By the early 1950s, the student had become a coherent and powerful political, social, and economic identity. It was so coherent, and so powerful, that it buttressed one of the U.S. government’s most successful campaigns in its war on communism in the Western Hemisphere, the overthrow of Arbenz. When San Carlista cohesion did begin to fracture, it did so precisely along the fault lines of individual rights and free market capitalism, which articulated with status anxiety and racial ambivalence as Guatemalan urban middle-class sectors revitalized conservative social and political thought in the context of the global Cold War. In the early 1950s, anticommunist students emerged from this growing dissensus and took up the mantle of democracy’s true defenders, using the language of liberal democracy.
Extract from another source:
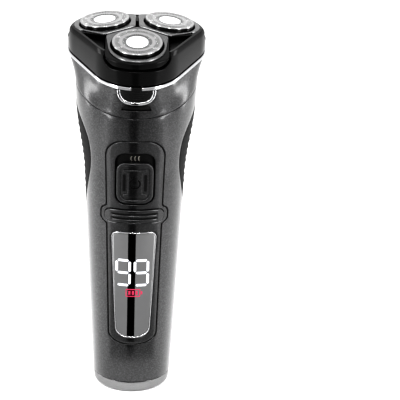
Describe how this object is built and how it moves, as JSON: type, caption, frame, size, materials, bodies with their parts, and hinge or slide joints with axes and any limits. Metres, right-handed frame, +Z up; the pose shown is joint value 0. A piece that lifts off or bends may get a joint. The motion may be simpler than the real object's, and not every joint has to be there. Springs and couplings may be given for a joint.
{
  "type": "electric shaver",
  "caption": "Cordless rotary shaver: round handle with slide switch and numeric display, flip-open tilted head with tilting pods, slotted guards and geared cutters.",
  "frame": {"origin": "centre of the foot's underside, on the surface that the shaver stands on", "axes": "+Z up along the handle's axis, -Y is the front with the control panel, +X is to the right of someone looking at the panel"},
  "size_m": [0.0612, 0.0642, 0.171],
  "materials": {
    "shell_paint": "dark metallic grey lacquer with a fine sparkle",
    "panel_paint": "dark metallic grey lacquer, satin",
    "grip_rubber": "matte black soft-touch rubber",
    "black_gloss": "polished black plastic",
    "black_matte": "moulded black plastic",
    "satin_silver": "fine satin metal",
    "chrome_bright": "polished chrome",
    "foot_metal": "brushed round the foot",
    "guard_steel": "etched and brushed shaving foil steel",
    "cutter_steel": "ground steel",
    "lens_dark": "smoked mirror window",
    "lit_white": "lit numerals",
    "lit_red": "lit battery mark",
    "board_green": "printed circuit board",
    "cell_wrap": "shrink-wrapped battery cell",
    "tab_nickel": "nickel strip",
    "motor_steel": "zinc-plated motor can",
    "spring_steel": "spring strip",
    "pin_nickel": "nickel-plated brass",
    "pinion_brass": "cut brass",
    "gear_white": "acetal gear",
    "seal_rubber": "black seal"
  },
  "bodies": {
    "handle": {"front_housing": "shell_paint", "rear_housing": "shell_paint", "rear_grip": "grip_rubber", "foot_ring": "foot_metal", "foot_cap": "black_matte", "inlet_socket": "black_matte", "charging_pins": "pin_nickel", "control_panel": "panel_paint", "accent_bar": "satin_silver", "switch_well": "black_matte", "detent_spring": "spring_steel", "display_lens": "lens_dark", "lens_bezel": "chrome_bright", "lit_digits": "lit_white", "battery_mark": "lit_red", "display_board": "black_matte", "main_board": "board_green", "battery_cell": "cell_wrap", "battery_tabs": "tab_nickel", "chassis": "black_matte", "motor_can": "motor_steel", "gear_deck": "gear_white", "gear_axles": "cutter_steel", "gear_cover": "black_matte", "spindle_seals": "seal_rubber", "neck_collar": "shell_paint", "chrome_trim": "chrome_bright", "latch_spring": "spring_steel", "hinge_pin": "cutter_steel", "hinge_base": "black_matte"},
    "slider": {"power_button": "black_gloss", "switch_carrier": "black_matte"},
    "release": {"release_button": "black_matte", "latch_slide": "black_matte"},
    "rotor": {"motor_shaft": "cutter_steel", "pinion": "pinion_brass"},
    "head": {"hinge_leaf": "black_matte", "head_frame": "black_gloss", "pod_carrier": "black_matte"},
    "gear_train_1": {"driven_gear_1": "gear_white", "drive_spindle_1": "gear_white"},
    "pod_1": {"pod_body_1": "black_gloss", "pod_plate_1": "satin_silver"},
    "guard_unit_1": {"guard_1": "guard_steel", "guard_cap_1": "chrome_bright"},
    "cutter_unit_1": {"cutter_1": "cutter_steel"},
    "gear_train_2": {"driven_gear_2": "gear_white", "drive_spindle_2": "gear_white"},
    "pod_2": {"pod_body_2": "black_gloss", "pod_plate_2": "satin_silver"},
    "guard_unit_2": {"guard_2": "guard_steel", "guard_cap_2": "chrome_bright"},
    "cutter_unit_2": {"cutter_2": "cutter_steel"},
    "gear_train_3": {"driven_gear_3": "gear_white", "drive_spindle_3": "gear_white"},
    "pod_3": {"pod_body_3": "black_gloss", "pod_plate_3": "satin_silver"},
    "guard_unit_3": {"guard_3": "guard_steel", "guard_cap_3": "chrome_bright"},
    "cutter_unit_3": {"cutter_3": "cutter_steel"}
  },
  "joints": [
    {"name": "head_open", "type": "hinge", "parent": "handle", "child": "head", "pos_m": [0, 0.03035, 0.16253], "axis": [-1, 0, 0], "range_deg": [0, 90]},
    {"name": "release_press", "type": "slide", "parent": "handle", "child": "release", "axis": [0, 1, 0], "range_m": [0, 0.001], "stiffness_N_per_m": 600, "springref_m": -0.001},
    {"name": "power_slide", "type": "slide", "parent": "handle", "child": "slider", "axis": [0, -0.0836, 0.9965], "range_m": [0, 0.0035]},
    {"name": "motor_spin", "type": "hinge", "parent": "handle", "child": "rotor", "pos_m": [0, 0.00102, 0.14972], "axis": [0, -0.2147, 0.9767], "continuous": true},
    {"name": "gear_spin_1", "type": "hinge", "parent": "handle", "child": "gear_train_1", "pos_m": [0, -0.01418, 0.14638], "axis": [0, -0.2147, 0.9767], "continuous": true},
    {"name": "pod_tilt_1", "type": "hinge", "parent": "head", "child": "pod_1", "pos_m": [0, -0.01687, 0.15812], "axis": [1, 0, 0], "range_deg": [-3, 3], "stiffness_Nm_per_rad": 0.05},
    {"name": "guard_float_1", "type": "slide", "parent": "pod_1", "child": "guard_unit_1", "axis": [0, 0.3322, -0.9432], "range_m": [0, 0.0007], "stiffness_N_per_m": 400, "springref_m": -0.001},
    {"name": "cutter_spin_1", "type": "hinge", "parent": "guard_unit_1", "child": "cutter_unit_1", "pos_m": [0, -0.01787, 0.16095], "axis": [0, -0.3322, 0.9432], "continuous": true},
    {"name": "gear_spin_2", "type": "hinge", "parent": "handle", "child": "gear_train_2", "pos_m": [0.01348, 0.00861, 0.15139], "axis": [0, -0.2147, 0.9767], "continuous": true},
    {"name": "pod_tilt_2", "type": "hinge", "parent": "head", "child": "pod_2", "pos_m": [0.01357, 0.00608, 0.16317], "axis": [-0.5, 0.8458, 0.186], "range_deg": [-3, 3], "stiffness_Nm_per_rad": 0.05},
    {"name": "guard_float_2", "type": "slide", "parent": "pod_2", "child": "guard_unit_2", "axis": [-0.1055, 0.1536, -0.9825], "range_m": [0, 0.0007], "stiffness_N_per_m": 400, "springref_m": -0.001},
    {"name": "cutter_spin_2", "type": "hinge", "parent": "guard_unit_2", "child": "cutter_unit_2", "pos_m": [0.01389, 0.00562, 0.16611], "axis": [0.1055, -0.1536, 0.9825], "continuous": true},
    {"name": "gear_spin_3", "type": "hinge", "parent": "handle", "child": "gear_train_3", "pos_m": [-0.01348, 0.00861, 0.15139], "axis": [0, -0.2147, 0.9767], "continuous": true},
    {"name": "pod_tilt_3", "type": "hinge", "parent": "head", "child": "pod_3", "pos_m": [-0.01357, 0.00608, 0.16317], "axis": [-0.5, -0.8458, -0.186], "range_deg": [-3, 3], "stiffness_Nm_per_rad": 0.05},
    {"name": "guard_float_3", "type": "slide", "parent": "pod_3", "child": "guard_unit_3", "axis": [0.1055, 0.1536, -0.9825], "range_m": [0, 0.0007], "stiffness_N_per_m": 400, "springref_m": -0.001},
    {"name": "cutter_spin_3", "type": "hinge", "parent": "guard_unit_3", "child": "cutter_unit_3", "pos_m": [-0.01389, 0.00562, 0.16611], "axis": [-0.1055, -0.1536, 0.9825], "continuous": true}
  ],
  "couplings": [
    {"joint": "gear_spin_1", "follows": "motor_spin", "ratio": -0.76923},
    {"joint": "cutter_spin_1", "follows": "motor_spin", "ratio": -0.76923},
    {"joint": "gear_spin_2", "follows": "motor_spin", "ratio": -0.76923},
    {"joint": "cutter_spin_2", "follows": "motor_spin", "ratio": -0.76923},
    {"joint": "gear_spin_3", "follows": "motor_spin", "ratio": -0.76923},
    {"joint": "cutter_spin_3", "follows": "motor_spin", "ratio": -0.76923}
  ]
}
In fact, the revolutionary Ten Years’ Spring gave the young anticommunists their most convincing rallying cry: “Dios, Patria y Libertad.” Under the Ubico dictatorship, “patria” and “libertad” were weak calls to action. But populist nationalism and the cultural and economic reforms of the Arévalo and Arbenz governments breathed life into Fatherland and freedom. Of course, when young anticommunists of the CEUA cheered “Dios, Patria y Libertad,” they had a different national project in mind.